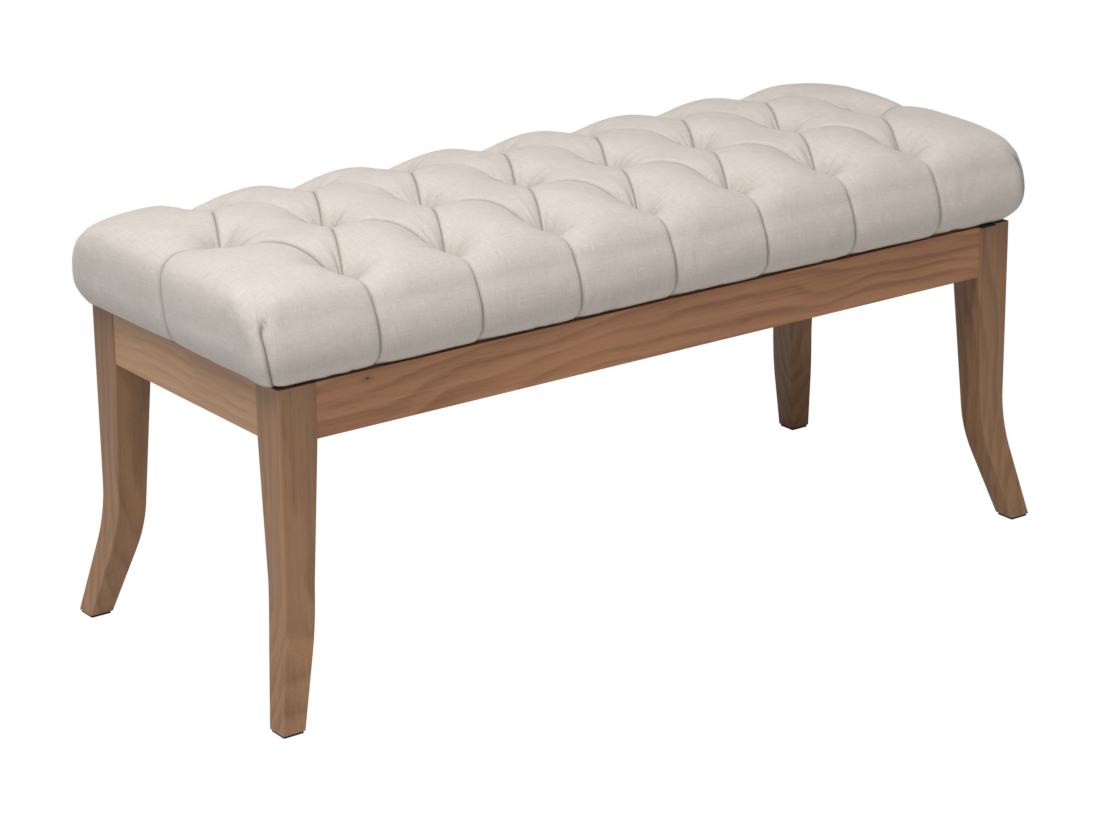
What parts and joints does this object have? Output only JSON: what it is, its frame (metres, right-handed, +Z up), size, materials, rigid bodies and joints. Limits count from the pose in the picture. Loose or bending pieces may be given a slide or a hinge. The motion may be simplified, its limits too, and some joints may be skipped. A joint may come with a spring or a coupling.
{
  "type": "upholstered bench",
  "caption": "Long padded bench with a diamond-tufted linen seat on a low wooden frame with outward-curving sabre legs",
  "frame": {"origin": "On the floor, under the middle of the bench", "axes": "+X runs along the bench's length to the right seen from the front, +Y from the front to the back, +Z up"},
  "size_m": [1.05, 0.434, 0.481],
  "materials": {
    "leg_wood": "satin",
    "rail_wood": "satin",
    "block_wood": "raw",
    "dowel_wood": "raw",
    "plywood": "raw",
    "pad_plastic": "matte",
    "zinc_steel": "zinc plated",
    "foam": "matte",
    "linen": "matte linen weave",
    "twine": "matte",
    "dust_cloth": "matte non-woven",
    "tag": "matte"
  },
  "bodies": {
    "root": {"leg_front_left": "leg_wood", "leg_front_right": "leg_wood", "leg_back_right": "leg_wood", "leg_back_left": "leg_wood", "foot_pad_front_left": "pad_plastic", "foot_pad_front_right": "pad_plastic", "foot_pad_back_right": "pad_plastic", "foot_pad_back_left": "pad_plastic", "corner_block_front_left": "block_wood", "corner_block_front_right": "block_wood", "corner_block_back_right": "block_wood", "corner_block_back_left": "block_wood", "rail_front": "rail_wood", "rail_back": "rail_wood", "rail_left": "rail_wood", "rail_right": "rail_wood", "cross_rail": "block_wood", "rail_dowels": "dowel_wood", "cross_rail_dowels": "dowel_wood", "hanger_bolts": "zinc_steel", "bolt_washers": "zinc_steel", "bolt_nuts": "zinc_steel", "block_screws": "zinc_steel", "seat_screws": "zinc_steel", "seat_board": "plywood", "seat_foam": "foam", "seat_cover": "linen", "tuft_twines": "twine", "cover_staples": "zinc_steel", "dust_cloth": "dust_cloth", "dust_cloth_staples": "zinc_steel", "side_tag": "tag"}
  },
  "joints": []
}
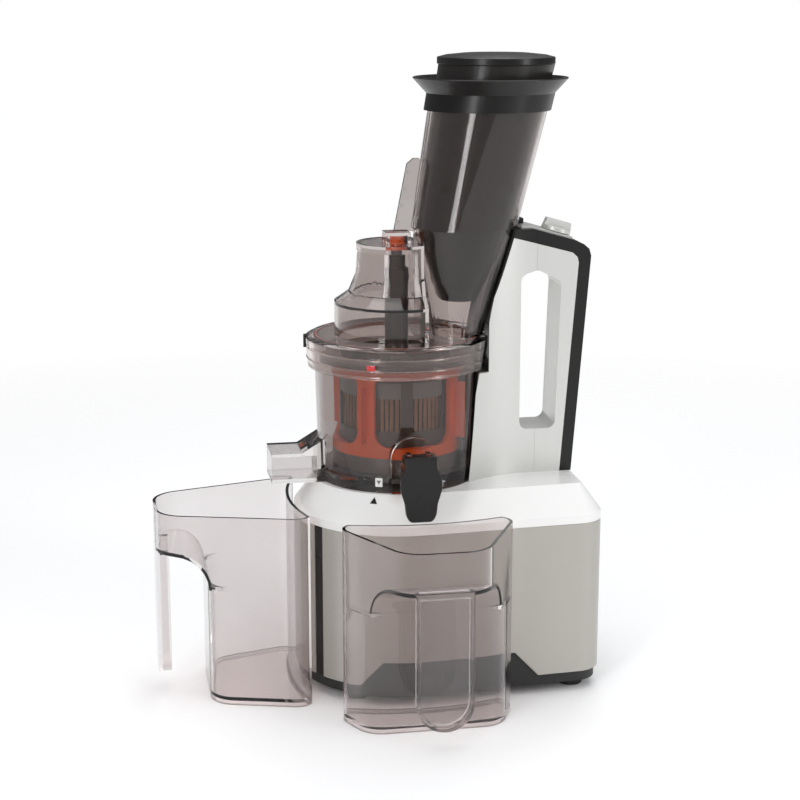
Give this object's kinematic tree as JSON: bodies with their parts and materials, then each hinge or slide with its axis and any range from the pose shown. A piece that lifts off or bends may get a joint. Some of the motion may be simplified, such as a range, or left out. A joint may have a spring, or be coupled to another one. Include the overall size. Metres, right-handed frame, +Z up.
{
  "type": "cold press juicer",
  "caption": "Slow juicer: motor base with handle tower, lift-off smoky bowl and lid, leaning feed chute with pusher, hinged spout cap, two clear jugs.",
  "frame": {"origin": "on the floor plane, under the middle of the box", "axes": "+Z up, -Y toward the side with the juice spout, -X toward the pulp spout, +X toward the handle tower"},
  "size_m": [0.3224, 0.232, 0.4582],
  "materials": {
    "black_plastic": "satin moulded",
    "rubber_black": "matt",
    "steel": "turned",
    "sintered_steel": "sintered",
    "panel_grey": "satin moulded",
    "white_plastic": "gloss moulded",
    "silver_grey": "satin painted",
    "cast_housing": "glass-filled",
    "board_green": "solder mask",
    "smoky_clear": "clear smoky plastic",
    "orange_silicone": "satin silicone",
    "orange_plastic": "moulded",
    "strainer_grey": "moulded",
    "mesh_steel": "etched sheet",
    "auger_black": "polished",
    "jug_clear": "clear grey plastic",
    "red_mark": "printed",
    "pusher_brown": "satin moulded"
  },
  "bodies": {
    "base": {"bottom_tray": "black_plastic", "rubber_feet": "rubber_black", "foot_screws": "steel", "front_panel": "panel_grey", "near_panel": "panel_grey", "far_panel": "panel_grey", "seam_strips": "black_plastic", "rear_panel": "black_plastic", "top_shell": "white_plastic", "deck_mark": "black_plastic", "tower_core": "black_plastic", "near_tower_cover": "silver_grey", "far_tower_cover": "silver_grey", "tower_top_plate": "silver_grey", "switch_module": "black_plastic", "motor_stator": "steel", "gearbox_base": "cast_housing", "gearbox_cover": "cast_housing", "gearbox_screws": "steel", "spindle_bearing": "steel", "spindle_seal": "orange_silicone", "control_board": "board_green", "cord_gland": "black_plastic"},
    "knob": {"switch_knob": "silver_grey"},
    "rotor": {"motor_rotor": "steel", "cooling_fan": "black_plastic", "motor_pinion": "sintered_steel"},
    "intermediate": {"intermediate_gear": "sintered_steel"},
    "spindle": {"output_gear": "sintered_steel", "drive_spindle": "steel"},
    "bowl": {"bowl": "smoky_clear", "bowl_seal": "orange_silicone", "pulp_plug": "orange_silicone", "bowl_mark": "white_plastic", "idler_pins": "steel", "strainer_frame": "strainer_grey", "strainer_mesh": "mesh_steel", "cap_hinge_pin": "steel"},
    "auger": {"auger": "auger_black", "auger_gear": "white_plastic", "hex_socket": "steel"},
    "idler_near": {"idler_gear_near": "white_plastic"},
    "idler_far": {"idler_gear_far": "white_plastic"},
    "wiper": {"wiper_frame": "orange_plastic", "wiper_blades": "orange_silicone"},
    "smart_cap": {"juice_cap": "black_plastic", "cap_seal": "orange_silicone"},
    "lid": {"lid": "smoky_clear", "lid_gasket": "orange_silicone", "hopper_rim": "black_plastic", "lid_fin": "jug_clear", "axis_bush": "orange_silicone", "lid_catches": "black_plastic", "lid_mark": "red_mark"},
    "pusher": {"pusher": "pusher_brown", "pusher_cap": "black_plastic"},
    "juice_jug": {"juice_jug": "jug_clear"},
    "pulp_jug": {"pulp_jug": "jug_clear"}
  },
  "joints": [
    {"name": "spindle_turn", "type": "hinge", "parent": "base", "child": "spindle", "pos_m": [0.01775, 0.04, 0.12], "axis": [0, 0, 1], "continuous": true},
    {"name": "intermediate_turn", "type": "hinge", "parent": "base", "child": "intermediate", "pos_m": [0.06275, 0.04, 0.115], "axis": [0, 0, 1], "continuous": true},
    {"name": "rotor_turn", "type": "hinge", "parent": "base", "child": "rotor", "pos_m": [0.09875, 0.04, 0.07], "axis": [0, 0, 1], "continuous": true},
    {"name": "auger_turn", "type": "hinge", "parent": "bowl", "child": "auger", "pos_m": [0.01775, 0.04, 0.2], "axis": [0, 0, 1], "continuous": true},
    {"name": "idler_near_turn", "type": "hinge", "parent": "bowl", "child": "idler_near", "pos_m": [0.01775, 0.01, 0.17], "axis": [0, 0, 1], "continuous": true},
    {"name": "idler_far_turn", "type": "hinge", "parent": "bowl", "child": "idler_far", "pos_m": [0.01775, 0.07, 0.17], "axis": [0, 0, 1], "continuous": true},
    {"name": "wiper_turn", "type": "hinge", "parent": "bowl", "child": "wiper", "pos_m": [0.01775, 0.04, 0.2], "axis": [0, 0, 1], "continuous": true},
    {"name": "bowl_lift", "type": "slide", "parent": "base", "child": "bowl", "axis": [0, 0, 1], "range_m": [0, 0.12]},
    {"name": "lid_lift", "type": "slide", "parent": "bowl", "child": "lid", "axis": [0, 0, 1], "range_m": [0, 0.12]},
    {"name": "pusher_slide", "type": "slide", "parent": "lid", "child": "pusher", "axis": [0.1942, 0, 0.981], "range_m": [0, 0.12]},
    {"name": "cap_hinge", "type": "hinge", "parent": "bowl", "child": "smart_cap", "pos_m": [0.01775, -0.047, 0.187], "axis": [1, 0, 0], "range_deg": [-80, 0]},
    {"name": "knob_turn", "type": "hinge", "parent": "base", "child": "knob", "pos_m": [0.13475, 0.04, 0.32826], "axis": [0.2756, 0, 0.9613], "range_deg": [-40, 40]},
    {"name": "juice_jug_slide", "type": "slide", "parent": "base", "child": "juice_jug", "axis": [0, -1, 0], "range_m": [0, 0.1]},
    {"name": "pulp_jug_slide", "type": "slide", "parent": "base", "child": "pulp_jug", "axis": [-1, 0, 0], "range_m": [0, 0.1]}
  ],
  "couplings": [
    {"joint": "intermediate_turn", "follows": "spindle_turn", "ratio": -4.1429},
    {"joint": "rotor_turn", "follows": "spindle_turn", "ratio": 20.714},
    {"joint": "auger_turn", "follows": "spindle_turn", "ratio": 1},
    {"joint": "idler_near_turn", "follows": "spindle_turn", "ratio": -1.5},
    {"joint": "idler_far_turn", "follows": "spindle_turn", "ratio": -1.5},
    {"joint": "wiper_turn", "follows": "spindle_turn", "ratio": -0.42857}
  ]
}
******
THE REQUEST ▸
Examine the data above and state how many of its lines contain the word "handed", with no further remarks.

TASK ANSWER ▸
2